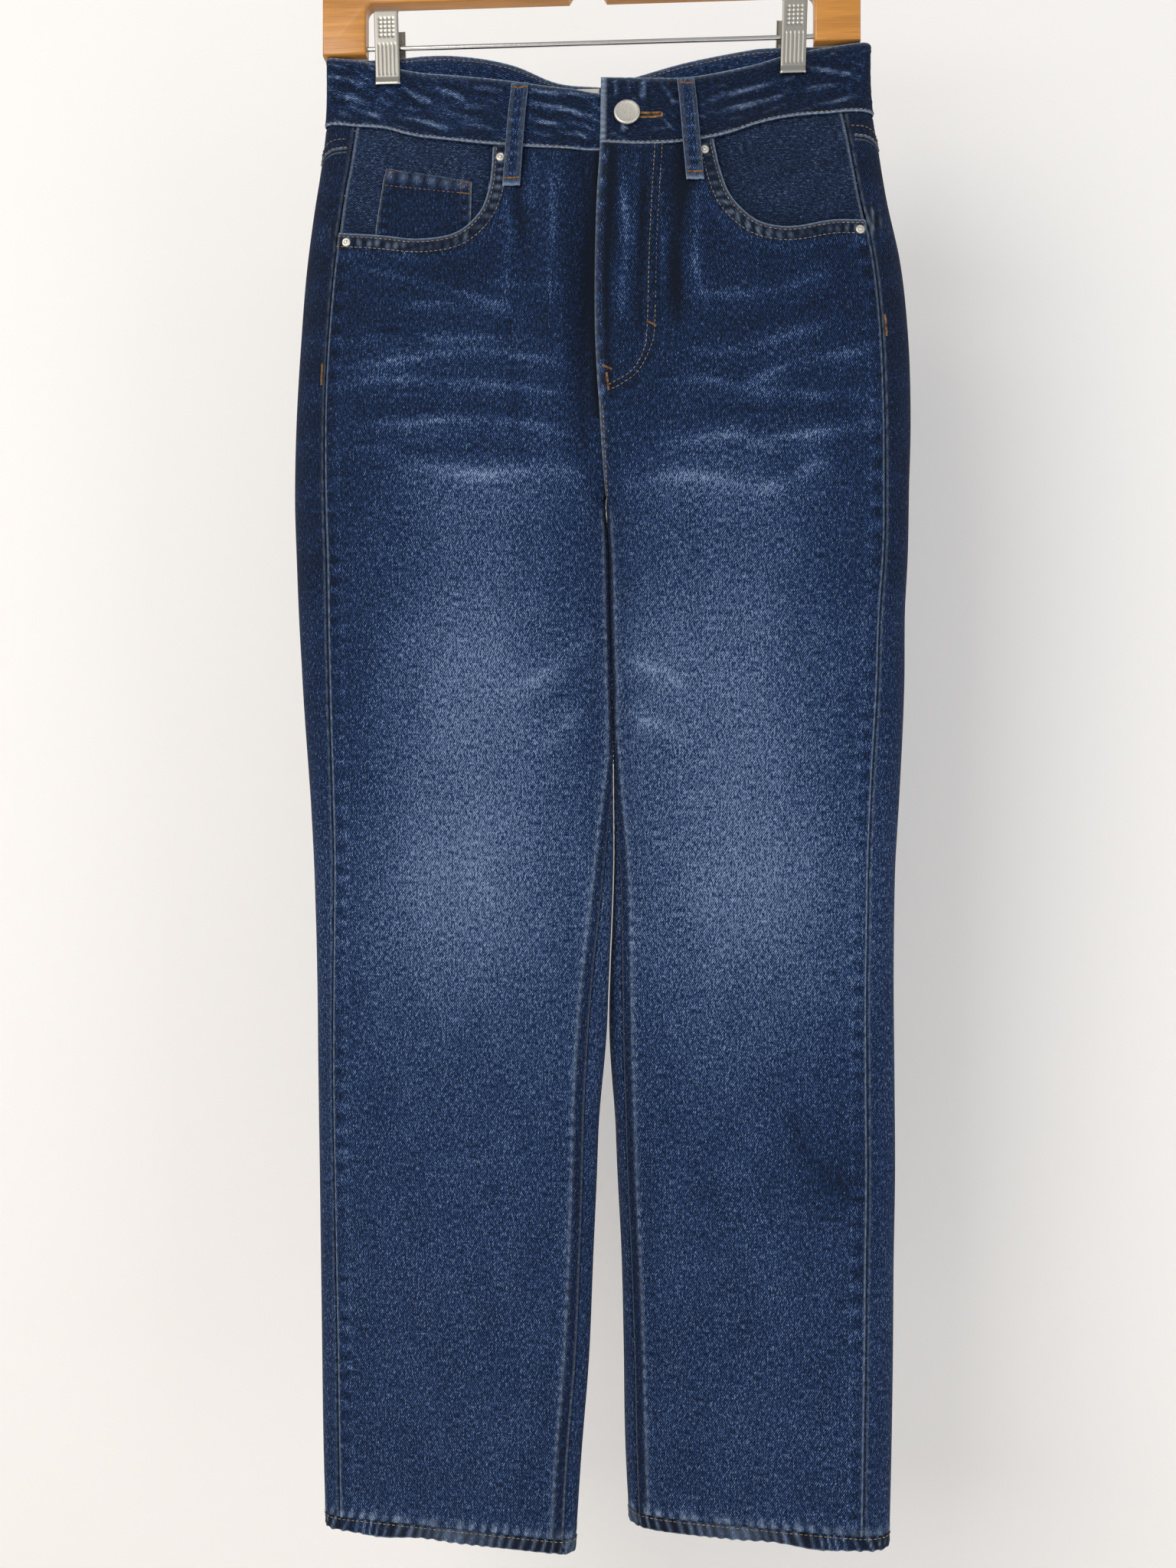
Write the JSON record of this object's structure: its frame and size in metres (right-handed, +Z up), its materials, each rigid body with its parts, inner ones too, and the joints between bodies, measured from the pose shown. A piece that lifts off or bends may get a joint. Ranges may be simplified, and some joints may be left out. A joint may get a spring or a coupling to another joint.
{
  "type": "straight-leg jeans on a clip hanger",
  "caption": "Straight-leg washed denim jeans hanging by the waistband from a wooden board hanger with a metal rod, clips and hook.",
  "frame": {"origin": "inside top of the hanger's hook, where a rail carries it", "axes": "+Z up, +X towards the picture's right, the jeans' front faces -Y"},
  "size_m": [0.4253, 0.0683, 1.1738],
  "materials": {
    "denim": "washed dark indigo cotton twill",
    "facing_denim": "unfaded dark indigo cotton twill",
    "label_cloth": "plain cream woven tape",
    "trim_metal": "dull pewter-coloured metal",
    "clip_metal": "brushed nickel",
    "rod_metal": "bright chrome",
    "board_wood": "honey-coloured satin varnish"
  },
  "bodies": {
    "root": {"front_left": "denim", "front_right": "denim", "back_left_seat": "denim", "back_left_thigh": "denim", "back_left_calf": "denim", "back_right_seat": "denim", "back_right_thigh": "denim", "back_right_calf": "denim", "yoke_left": "denim", "yoke_right": "denim", "waistband": "denim", "coin_pocket": "denim", "fly_placket": "denim", "back_pocket_left": "denim", "back_pocket_right": "denim", "hem_left": "denim", "hem_right": "denim", "belt_loop_front_left": "denim", "belt_loop_front_right": "denim", "belt_loop_back_left": "denim", "belt_loop_back_right": "denim", "belt_loop_back_middle": "denim", "pocket_facing_left": "facing_denim", "pocket_facing_right": "facing_denim", "waist_label": "label_cloth", "waist_button": "trim_metal", "rivet_left_inner": "trim_metal", "rivet_left_outer": "trim_metal", "rivet_right_inner": "trim_metal", "rivet_right_outer": "trim_metal", "clip_left_front": "clip_metal", "clip_left_back": "clip_metal", "clip_left_spring": "clip_metal", "clip_right_front": "clip_metal", "clip_right_back": "clip_metal", "clip_right_spring": "clip_metal", "hanger_rod": "rod_metal", "hanger_hook": "rod_metal", "hanger_board": "board_wood"}
  },
  "joints": []
}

* * *

Exercise directions:
Your task is to reproduce the whole listing exactly.

Complete answer:
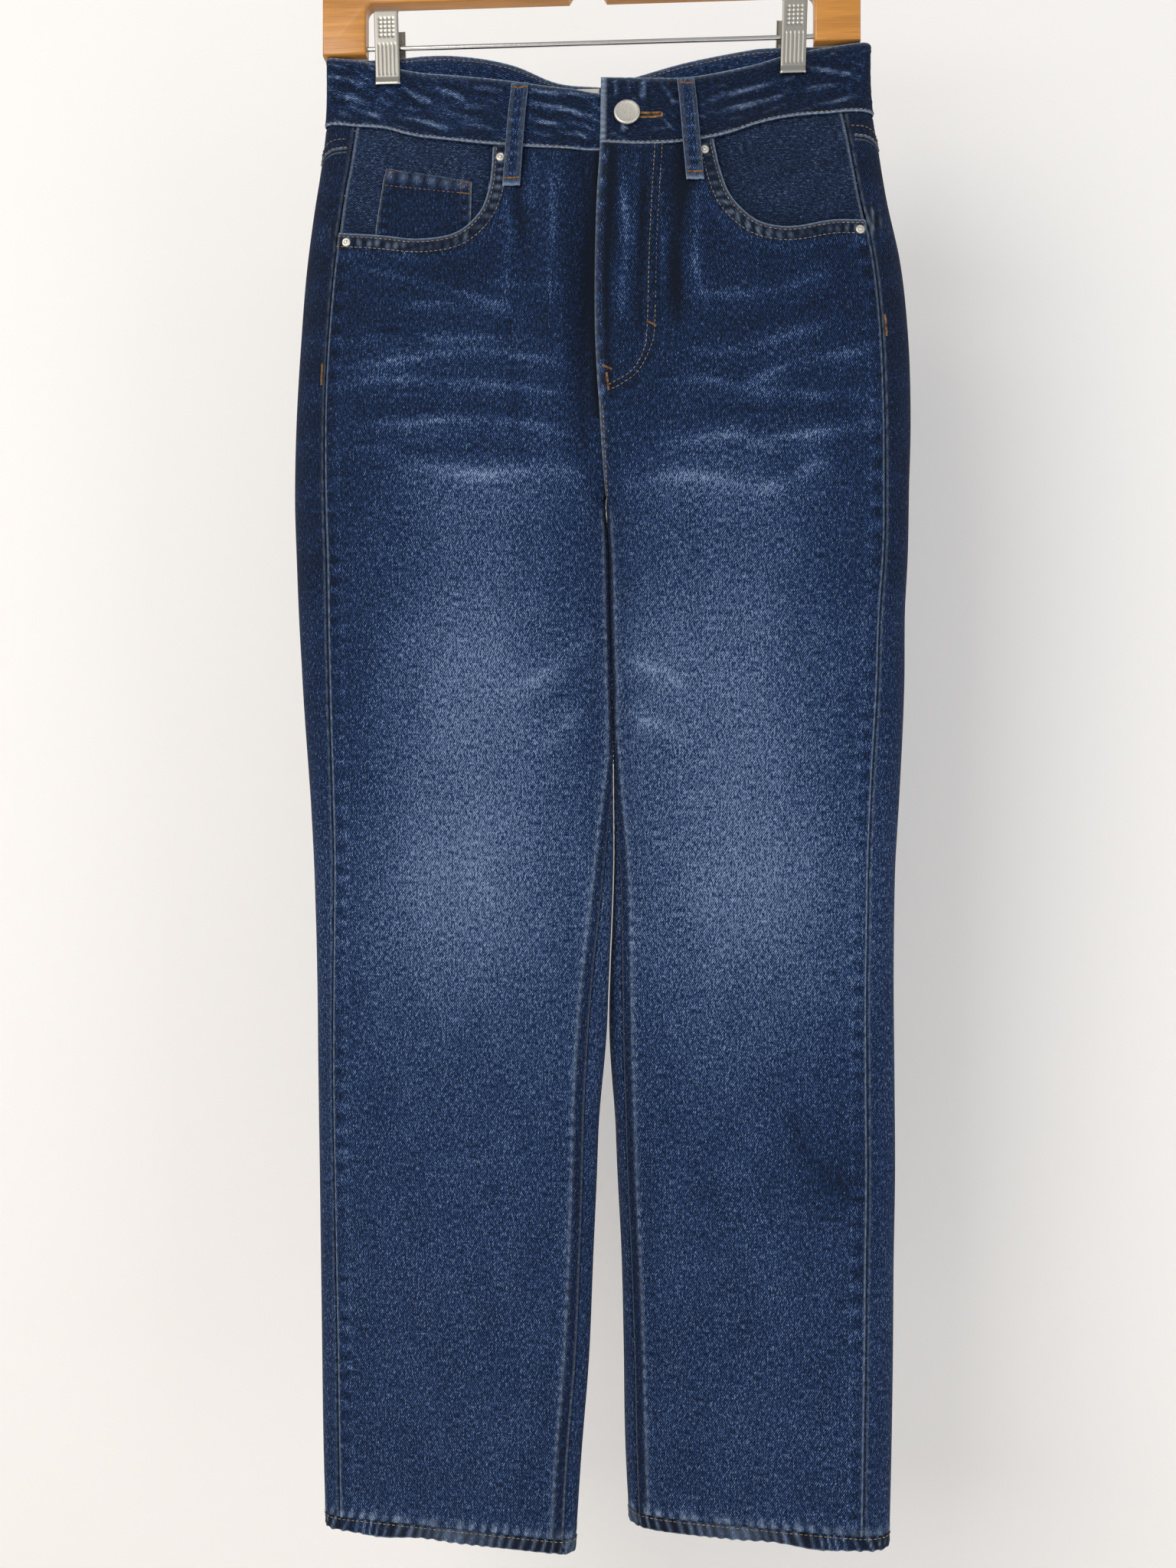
Write the JSON record of this object's structure: its frame and size in metres (right-handed, +Z up), its materials, each rigid body with its parts, inner ones too, and the joints between bodies, measured from the pose shown. A piece that lifts off or bends may get a joint. Ranges may be simplified, and some joints may be left out. A joint may get a spring or a coupling to another joint.
{
  "type": "straight-leg jeans on a clip hanger",
  "caption": "Straight-leg washed denim jeans hanging by the waistband from a wooden board hanger with a metal rod, clips and hook.",
  "frame": {"origin": "inside top of the hanger's hook, where a rail carries it", "axes": "+Z up, +X towards the picture's right, the jeans' front faces -Y"},
  "size_m": [0.4253, 0.0683, 1.1738],
  "materials": {
    "denim": "washed dark indigo cotton twill",
    "facing_denim": "unfaded dark indigo cotton twill",
    "label_cloth": "plain cream woven tape",
    "trim_metal": "dull pewter-coloured metal",
    "clip_metal": "brushed nickel",
    "rod_metal": "bright chrome",
    "board_wood": "honey-coloured satin varnish"
  },
  "bodies": {
    "root": {"front_left": "denim", "front_right": "denim", "back_left_seat": "denim", "back_left_thigh": "denim", "back_left_calf": "denim", "back_right_seat": "denim", "back_right_thigh": "denim", "back_right_calf": "denim", "yoke_left": "denim", "yoke_right": "denim", "waistband": "denim", "coin_pocket": "denim", "fly_placket": "denim", "back_pocket_left": "denim", "back_pocket_right": "denim", "hem_left": "denim", "hem_right": "denim", "belt_loop_front_left": "denim", "belt_loop_front_right": "denim", "belt_loop_back_left": "denim", "belt_loop_back_right": "denim", "belt_loop_back_middle": "denim", "pocket_facing_left": "facing_denim", "pocket_facing_right": "facing_denim", "waist_label": "label_cloth", "waist_button": "trim_metal", "rivet_left_inner": "trim_metal", "rivet_left_outer": "trim_metal", "rivet_right_inner": "trim_metal", "rivet_right_outer": "trim_metal", "clip_left_front": "clip_metal", "clip_left_back": "clip_metal", "clip_left_spring": "clip_metal", "clip_right_front": "clip_metal", "clip_right_back": "clip_metal", "clip_right_spring": "clip_metal", "hanger_rod": "rod_metal", "hanger_hook": "rod_metal", "hanger_board": "board_wood"}
  },
  "joints": []
}